A Guide to Specimen Documentation
A guide to specimen documentation for mineral collectors: data, photos, labels, and the recording standard that organizes a collection.
A good specimen without proper documentation quickly loses part of its collector value. After a few years, the problem returns in its simplest form: exactly where did it come from, when was it acquired, was the identification certain, and why was this specific piece meant to take up space in a drawer or display case. This guide to specimen documentation was created for mineral collectors who treat their collection not as a loose set of objects, but as an organized collection with history, provenance, and a consistent description system.
The most common mistake is not a lack of mineralogical knowledge. It is putting off documentation for later. In practice, this is exactly when field labels get lost, photographs and notes become separated, and the memory of the place of purchase or origin begins to rely on approximations. For a collector, this is a greater risk than a minor classification error, because lost provenance usually cannot be reliably reconstructed.
Why maintain specimen documentation at all
Documentation serves several functions simultaneously. First, it organizes identification and allows one to revisit the labeling decision. Second, it secures the informational value of the specimen -the thing that distinguishes a well-described piece from an anonymous mineral. Third, it facilitates collection management - from arrangement in drawers to publication in a digital gallery, preparation of labels, and inventorying.
In mineral collecting, the object itself is only part of the whole. Equally important are the accompanying data: location, date of acquisition, method of acquisition, size, state of preservation, crystal growth features, mineral associations, and visual documentation. The more advanced the collection, the less room there is for improvisation.
It is also worth adopting a simple but effective principle: documentation is meant for future reading. You are not just writing for yourself today, but also for your future self, for a potential buyer, an heir to the collection, an exhibition curator, or another collector who will try to understand the history of a specific specimen.

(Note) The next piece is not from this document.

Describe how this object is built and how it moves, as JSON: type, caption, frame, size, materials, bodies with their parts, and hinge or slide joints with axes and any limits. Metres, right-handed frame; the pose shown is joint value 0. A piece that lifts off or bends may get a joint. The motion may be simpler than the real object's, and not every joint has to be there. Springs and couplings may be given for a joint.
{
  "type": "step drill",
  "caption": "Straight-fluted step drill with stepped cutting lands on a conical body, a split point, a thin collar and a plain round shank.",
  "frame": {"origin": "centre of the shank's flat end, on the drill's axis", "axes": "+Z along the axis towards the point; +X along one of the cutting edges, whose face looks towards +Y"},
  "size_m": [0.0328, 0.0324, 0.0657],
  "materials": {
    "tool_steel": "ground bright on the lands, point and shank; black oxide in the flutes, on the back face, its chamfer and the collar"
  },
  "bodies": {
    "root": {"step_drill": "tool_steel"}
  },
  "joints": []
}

What data should each specimen record contain
A minimum record should be brief but complete. If any element is unknown, it is better to mark the lack of data than to fill the gap with a guess.
The basic set includes:
inventory number,
mineral name or mineral assemblage,
location of origin in the most precise form possible,
source of acquisition,
date of acquisition or collection,
dimensions and optionally mass,
description of visual features and state of preservation,
photographs assigned to the specimen number.

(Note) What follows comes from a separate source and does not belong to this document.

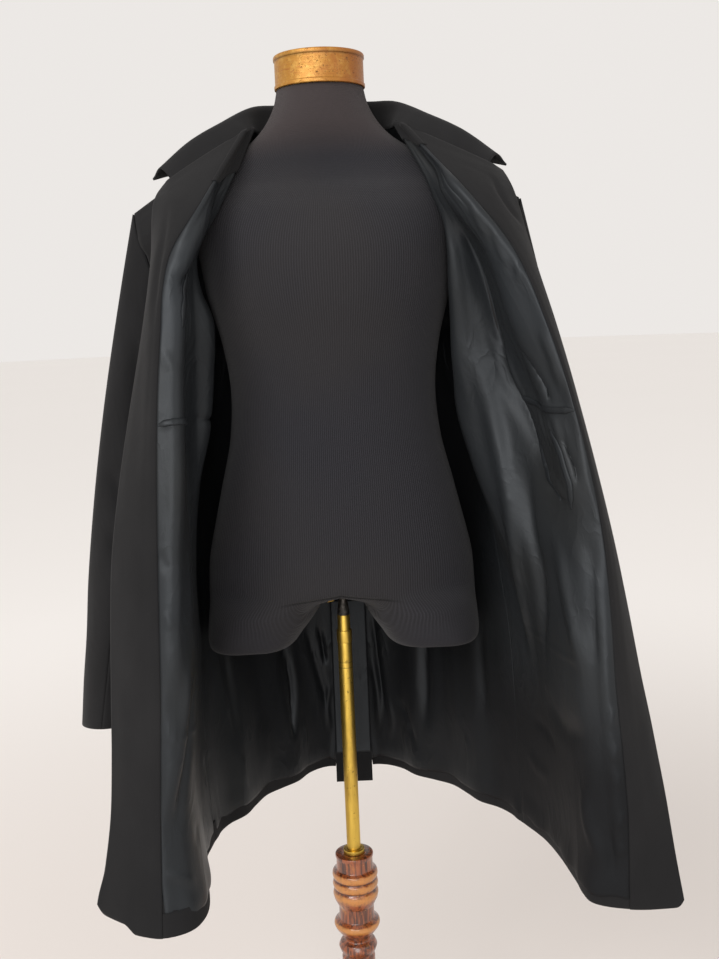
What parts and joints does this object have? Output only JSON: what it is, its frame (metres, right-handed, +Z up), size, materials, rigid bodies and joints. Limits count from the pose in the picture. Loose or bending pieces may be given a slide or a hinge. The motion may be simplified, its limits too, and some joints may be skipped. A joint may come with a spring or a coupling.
{
  "type": "coat on a dress form",
  "caption": "Dark knee-length wool coat with a satin lining, held open on a jersey-covered dress form with a brass and turned-wood pole stand.",
  "frame": {"origin": "on the floor, at the middle of the round base's underside, on the pole's axis", "axes": "+Z up along the pole; -Y is the open front of the coat, +X the viewer's right when facing it"},
  "size_m": [0.7191, 0.483, 1.51],
  "materials": {
    "wool_cloth": "matt dense wool",
    "satin_lining": "soft satin",
    "jersey_cover": "ribbed stretch jersey",
    "gilt_cap": "worn gilt paint",
    "aged_brass": "aged satin",
    "dark_iron": "dark",
    "varnished_wood": "reddish varnish, worn at the edges"
  },
  "bodies": {
    "stand": {"base": "varnished_wood", "column": "varnished_wood", "lower_tube": "aged_brass", "clamp_ring": "aged_brass", "ferrule": "aged_brass"},
    "form": {"back_left": "wool_cloth", "back_right": "wool_cloth", "collar": "wool_cloth", "dress_form": "jersey_cover", "facing_left": "wool_cloth", "facing_right": "wool_cloth", "front_left": "wool_cloth", "front_right": "wool_cloth", "lining_back_left": "satin_lining", "lining_back_right": "satin_lining", "lining_front_left": "satin_lining", "lining_front_right": "satin_lining", "neck_cap": "gilt_cap", "socket": "dark_iron", "top_sleeve_left": "wool_cloth", "top_sleeve_right": "wool_cloth", "under_sleeve_left": "wool_cloth", "under_sleeve_right": "wool_cloth", "upper_tube": "aged_brass", "vent_underlap": "wool_cloth"}
  },
  "joints": [
    {"name": "pole_slide", "type": "slide", "parent": "stand", "child": "form", "axis": [0, 0, 1], "range_m": [-0.045, 0.15]}
  ]
}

For more developed documentation, it is also worth adding:
mineralogical classification,
information about the matrix and associated minerals,
identification status, for example: certain, verified, presumptive,
history of previous owner or collection,
storage location within the collection,
conservation and display notes.
This is not bureaucracy for bureaucracy's sake. A well-constructed record allows one to instantly distinguish a reference specimen from a decorative one, identify duplicates, catch data gaps, and assess which pieces require re-verification.
Inventory number – the foundation of the entire system
If documentation is to work for years, it must be based on a permanent identifier. An inventory number should be unique, durable, and resistant to changes in the collection's arrangement. It is not worth encoding too much information in it, such as the mineral species or location, because this data might be corrected. The number is meant to identify the specimen, not summarize its description.
A simple alphanumeric scheme works well, for example, with a collection prefix and a sequential number. The most important thing is that the same number appears everywhere: in the database, on the label, in the image file names, and at the physical storage location.
Most problems are caused by temporary systems that arise spontaneously. A slip of paper in a box, a separate file name, an abbreviation in a notebook, and a description in a spreadsheet without a common identifier quickly lead to data divergence.
Provenance and location – data that cannot be replaced
In specimen documentation, it is the origin that requires the most discipline. A phrase like "Morocco" or "a mine in Mexico" is often insufficient if a more precise location can be indicated. On the other hand, it is not always possible to obtain a full location, and in such cases, this must be honestly noted.
It is best to record the location hierarchically, from the most specific site to the broadest administrative or geographical area. Such a record facilitates later sorting and the creation of provenance maps. Equally important is separating fact from interpretation. If the source label provides an old location name or a trade name, it is worth keeping that information but adding a standardized working version separately.
Provenance is not just geography. It is also the history of ownership. In the case of older specimens from historic collections, information about previous owners, dealers, or historical labels can significantly increase collector significance.
Visual documentation in the specimen documentation guide
A photo does not replace a description, but it very often saves it from ambiguity. In a mineral collection, visual documentation should be utilitarian rather than purely aesthetic. This means the photograph should show scale, habit, the mineral's relationship to the matrix, crystal quality, damage, and features that justify the identification or the specimen's appeal.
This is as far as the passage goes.